Another difference between PoS systems is their treatment of the stake. On some platforms, a node’s stake may be taxed, bonded, or slashed. On Hedera, a user’s stake can be spent or unstaked at any time. While these differences may seem subtle, they significantly impact the functionality of proof-of-stake systems.
Myth #10: All Internet of Things Devices Will Be Nodes
In the near future, many of our electronic devices will be connected to the internet. Everything from our cars to our kitchen appliances will be able to upload data to the cloud, communicate with other devices, and be activated remotely.
This Internet-of-Things (IoT) revolution provides an interesting use case for distributed ledger technologies. If everyday electronics participate in distributed ledgers, the increased network size of our DLTs will raise security. As an added benefit, IoT technologies could then communicate with each other and issue transactions without the need for a middleman or central server. This functionality could provide direct, efficient, and secure transactions between vehicles, smart devices, and household appliances.
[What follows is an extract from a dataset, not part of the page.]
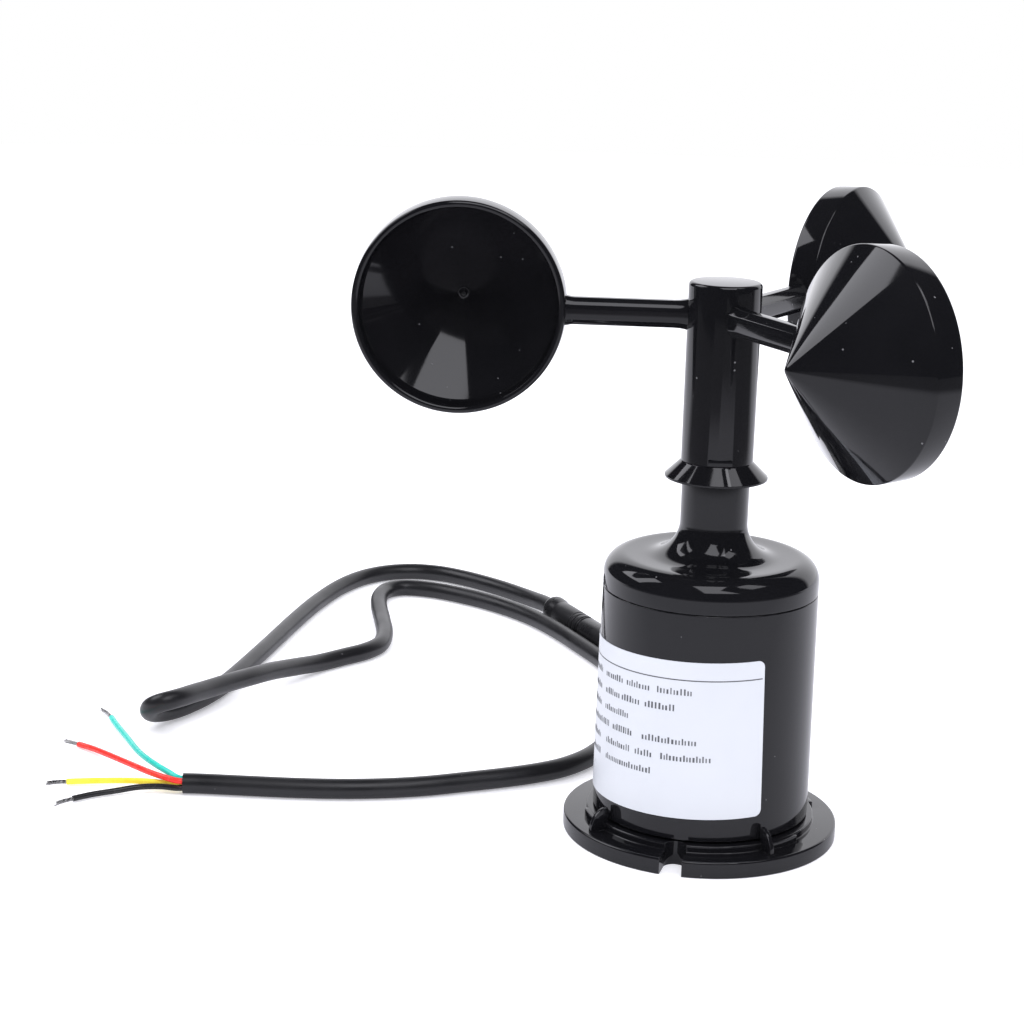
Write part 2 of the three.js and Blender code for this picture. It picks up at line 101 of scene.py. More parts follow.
def eased(corners: Sequence[Corner], around: bool = False, chord: float = 15.0) -> list[Pair]:
    """Rounds the corners of a profile, each over less than half of the edges beside it.

    Args:
        corners: (radius, height, corner radius) of each corner; 0 keeps it sharp.
        around: True for a profile that closes on itself.
        chord: turn of one chord of a rounding, in degrees.

    Returns:
        The profile's points.
    """
    points: list[Pair] = []
    count = len(corners)
    for i, (x, y, radius) in enumerate(corners):
        at_end = not around and i in (0, count - 1)
        if radius <= 0 or at_end:
            points.append((x, y))
            continue
        here = Vector((x, y))
        back = Vector(corners[i - 1][:2]) - here
        ahead = Vector(corners[(i + 1) % count][:2]) - here
        half = back.angle(ahead) / 2
        reach = min(radius / math.tan(half), LONGEST_REACH * back.length, LONGEST_REACH * ahead.length)
        true_radius = reach * math.tan(half)
        first, last = here + back.normalized() * reach, here + ahead.normalized() * reach
        inward = (back.normalized() + ahead.normalized()).normalized()
        middle = here + inward * (true_radius / math.sin(half))
        turn = math.pi - 2 * half
        steps = max(2, math.ceil(math.degrees(turn) / chord))
        spoke, other = first - middle, last - middle
        sign = 1.0 if spoke.x * other.y - spoke.y * other.x > 0 else -1.0
        for step in range(steps + 1):
            a = sign * turn * step / steps
            points.append((middle.x + spoke.x * math.cos(a) - spoke.y * math.sin(a),
                           middle.y + spoke.x * math.sin(a) + spoke.y * math.cos(a)))
    return points


def smooth_route(knots: Sequence[Point], spacing: float) -> list[Point]:
    """Lays the frame's smooth curve (centripetal, through every knot) along a route.

    Args:
        knots: the route's points, in millimetres.
        spacing: rough distance between the points that come back.

    Returns:
        Points along the curve, in millimetres.
    """
    p = [Vector(k) for k in knots]
    p = [2 * p[0] - p[1], *p, 2 * p[-1] - p[-2]]
    out: list[Point] = []
    for i in range(1, len(p) - 2):
        a, b, c, d = p[i - 1:i + 3]
        gaps = [max((v - u).length, 1e-6) ** 0.5 for u, v in ((a, b), (b, c), (c, d))]
        leave = ((b - a) / gaps[0] - (c - a) / (gaps[0] + gaps[1]) + (c - b) / gaps[1]) * gaps[1]
        reach = ((c - b) / gaps[1] - (d - b) / (gaps[1] + gaps[2]) + (d - c) / gaps[2]) * gaps[1]
        steps = max(2, round((c - b).length / spacing))
        for step in range(steps):
            t = step / steps
            q = b + leave * t + (-3 * b + 3 * c - 2 * leave - reach) * t**2 \
                + (2 * b - 2 * c + leave + reach) * t**3
            out.append(tuple(q))
    out.append(tuple(p[-2]))
    return out


def length_of(points: Sequence[Point]) -> float:
    """Length of a run of points, in their own unit."""
    return sum((Vector(b) - Vector(a)).length for a, b in zip(points, points[1:]))


# ---------------------------------------------------------------- work at the bench

def deselect() -> None:
    """Leaves edit mode and selects nothing."""
    if bpy.context.object is not None and bpy.context.object.mode != "OBJECT":
        bpy.ops.object.mode_set(mode="OBJECT")
    bpy.ops.object.select_all(action="DESELECT")


def take(piece: bpy.types.Object) -> None:
    """Selects one piece alone and makes it active."""
    deselect()
    piece.select_set(True)
    bpy.context.view_layer.objects.active = piece


@contextmanager
def editing(piece: bpy.types.Object) -> Iterator[None]:
    """Edit mode on one piece, for the length of a with block.

    Args:
        piece: the piece to edit.
    """
    take(piece)
    bpy.ops.object.mode_set(mode="EDIT")
    try:
        yield
    finally:
        bpy.ops.object.mode_set(mode="OBJECT")


def pick_faces(piece: bpy.types.Object, wanted: Callable[[Vector], bool]) -> None:
    """Selects, in edit mode, the faces that lie in a wanted place.

    Args:
        piece: the piece in edit mode.
        wanted: says of a face's middle, in millimetres, whether it is wanted.
    """
    bpy.ops.mesh.select_mode(type="FACE")
    bpy.ops.mesh.select_all(action="DESELECT")
    shape = bmesh.from_edit_mesh(piece.data)
    for face in shape.faces:
        middle = sum((v.co for v in face.verts), Vector()) / len(face.verts) / MM
        if wanted(middle):
            face.select_set(True)
    bmesh.update_edit_mesh(piece.data)


def one_point(name: str, at: Point) -> bpy.types.Object:
    """A new piece with one vertex, in edit mode, ready to be drawn out.

    Args:
        name: the piece's name.
        at: the vertex's place, in millimetres.

    Returns:
        The piece, left in edit mode with its vertex selected.
    """
    deselect()
    bpy.ops.mesh.primitive_plane_add(size=MM, location=(0, 0, 0))
    piece = bpy.context.object
    piece.name = name
    bpy.ops.object.mode_set(mode="EDIT")
    bpy.ops.mesh.select_mode(type="VERT")
    bpy.ops.mesh.select_all(action="SELECT")
    bpy.ops.mesh.merge(type="CENTER")
    bpy.ops.transform.translate(value=Vector(at) * MM)
    return piece


def draw_on(points: Sequence[Point]) -> None:
    """Extrudes the selected vertex along a line.

    Args:
        points: the line's points in millimetres, the first where the vertex is.
    """
    for here, there in zip(points, points[1:]):
        move = (Vector(there) - Vector(here)) * MM
        bpy.ops.mesh.extrude_region_move(TRANSFORM_OT_translate={"value": move})


def tidy_mesh() -> None:
    """Merges doubles and turns every face outward, in edit mode."""
    bpy.ops.mesh.select_all(action="SELECT")
    bpy.ops.mesh.remove_doubles(threshold=2 * MERGE)
    bpy.ops.mesh.normals_make_consistent(inside=False)


def close_ring() -> None:
    """Merges the two ends of a drawn line that comes back to its start, in edit mode."""
    bpy.ops.mesh.select_all(action="SELECT")
    bpy.ops.mesh.remove_doubles(threshold=MERGE)


def turned(name: str, profile: Sequence[Pair], steps: int = 128, around: bool = False) -> bpy.types.Object:
    """Turns a profile about the Z axis.

    Args:
        name: the piece's name.
        profile: radius and height of its points.
        steps: sides of the turned piece.
        around: True if the profile closes on itself, for a piece with a hole.

    Returns:
        The piece, closed, with its faces outward.
    """
    line = [(r, 0.0, z) for r, z in profile]
    if around:
        line.append(line[0])
    piece = one_point(name, line[0])
    draw_on(line)
    close_ring()
    bpy.ops.mesh.spin(steps=steps, angle=math.tau, center=(0, 0, 0), axis=(0, 0, 1))
    tidy_mesh()
    bpy.ops.object.mode_set(mode="OBJECT")
    return piece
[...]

Upon seeing the benefits of pairing IoT technologies with DLTs, many wishful thinkers assume that all IoT electronics will become network nodes in the near future.
While there are benefits to having all IoT electronics serve as nodes, this future is infeasible. In order to maintain efficient networks, DLTs must set a minimum computational requirement for their nodes. Each node must have enough computing power, bandwidth, and storage to assist the network. Realistically, not all IoT devices will meet these requirements.
In addition to the many devices which will serve as DLT nodes, there will be many devices which cannot. Of course, these smaller devices may still be able to use decentralized networks, though not as fully participating nodes.